The common-sense explanation for this phenomenon, that the marks had indeed been made by a stockinged foot under cover of the darkness of the séance room, was contemptuously dismissed by Crawford. He had taken every conceivable precaution against any such imposture. The medium’s hands were held firmly by other members of the Circle, while Crawford tied her legs to her chair with a variety of ligatures, including whipcord and black silk bands. He theorised that the psychic structures were covered by a film of matter which oozed round about the interstices of the stocking fabric. Being of a glutinous, fibrous nature, it assumed almost the exact form of the stocking fabric. It was then pulled off the stocking by the operators, built around the end of the psychic structure, which, when placed in the dish of clay, naturally left an imprint similar to a stocking. But the thing that left the mark was not a foot in a stocking, said Crawford.
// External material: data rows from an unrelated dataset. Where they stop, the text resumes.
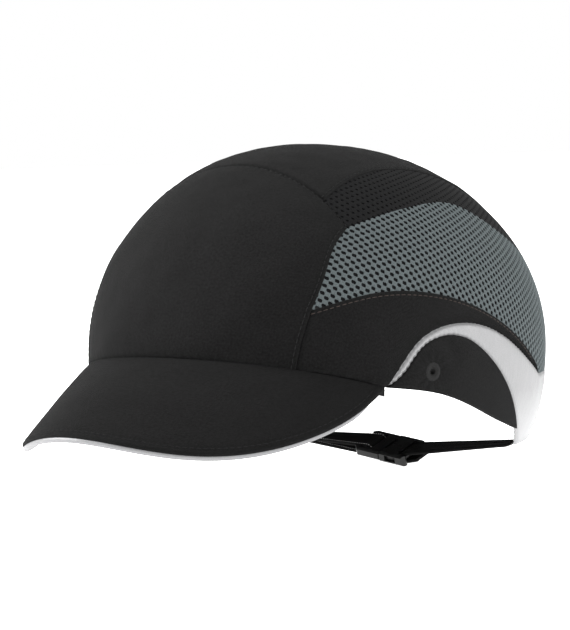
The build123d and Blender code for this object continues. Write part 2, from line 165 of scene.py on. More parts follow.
def area_light(name, place, size, power):
    light = bpy.data.lights.new(name, "AREA")
    light.shape = "DISK"
    light.size = size
    light.energy = power
    lamp = bpy.data.objects.new(name, light)
    bpy.context.scene.collection.objects.link(lamp)
    lamp.location = place
    lamp.rotation_euler = (-Vector(place)).to_track_quat("-Z", "Y").to_euler()


def make_studio():
    """Even white sky, key, top and rear lights, and a pale floor whose glow hides shadows on it."""
    world = bpy.data.worlds.new("studio")
    world.use_nodes = True
    world.node_tree.nodes["Background"].inputs["Color"].default_value = (1, 1, 1, 1)
    world.node_tree.nodes["Background"].inputs["Strength"].default_value = 1.0
    bpy.context.scene.world = world
    bpy.context.scene.view_settings.view_transform = "Standard"
    area_light("key", (-1.3, -0.9, 0.9), 0.7, 32)
    area_light("top", (-0.1, -0.1, 1.6), 0.9, 12)
    area_light("rear", (1.1, 0.9, 0.3), 0.6, 6)
    low = CAD_BOX[0].z - 0.0008
    bpy.ops.mesh.primitive_plane_add(size=60, location=(0, 0, low))
    floor = bpy.context.object
    floor.name = "floor"
    finish = new_material("floor", (0.9, 0.9, 0.9), roughness=0.9)
    glow = finish.node_tree.nodes["Principled BSDF"]
    glow.inputs["Emission Color"].default_value = (1, 1, 1, 1)
    glow.inputs["Emission Strength"].default_value = 1.0
    floor.data.materials.append(finish)


# ---------------------------------------------------------------- materials


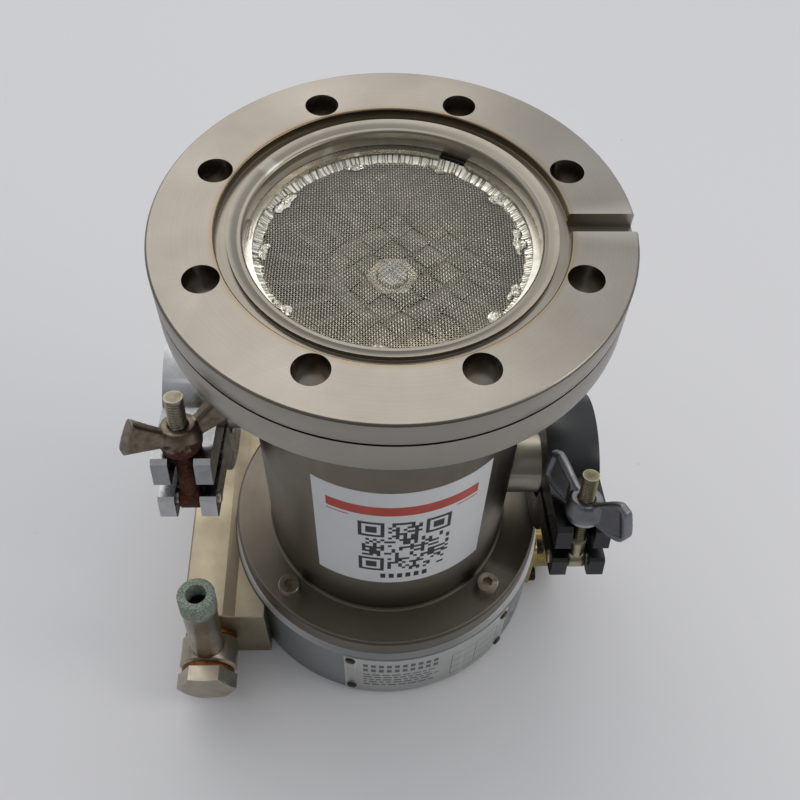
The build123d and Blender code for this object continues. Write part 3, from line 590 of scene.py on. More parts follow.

Convinced that he was on the brink of something extraordinary, nothing less than a scientific proof of immortality, Crawford went over his findings again and again. He began to experiment with different types of stockings, and more elaborate restraints. He purchased brown stockings, blue stockings, white stockings, and grey stockings for the medium, made out of different fabrics – wool, cotton, silk. Sometimes he had her wear stockings of a different design on each leg. He encased her legs in high boots. He made a special box with a bar which was locked over her feet; a piece of wood was then tightly fitted around the tops of her ankle and screwed into the top of the box. Nevertheless the plasm was able to force its way up the foot and leg of the medium, between her stocking and the tightly laced long-legged boot.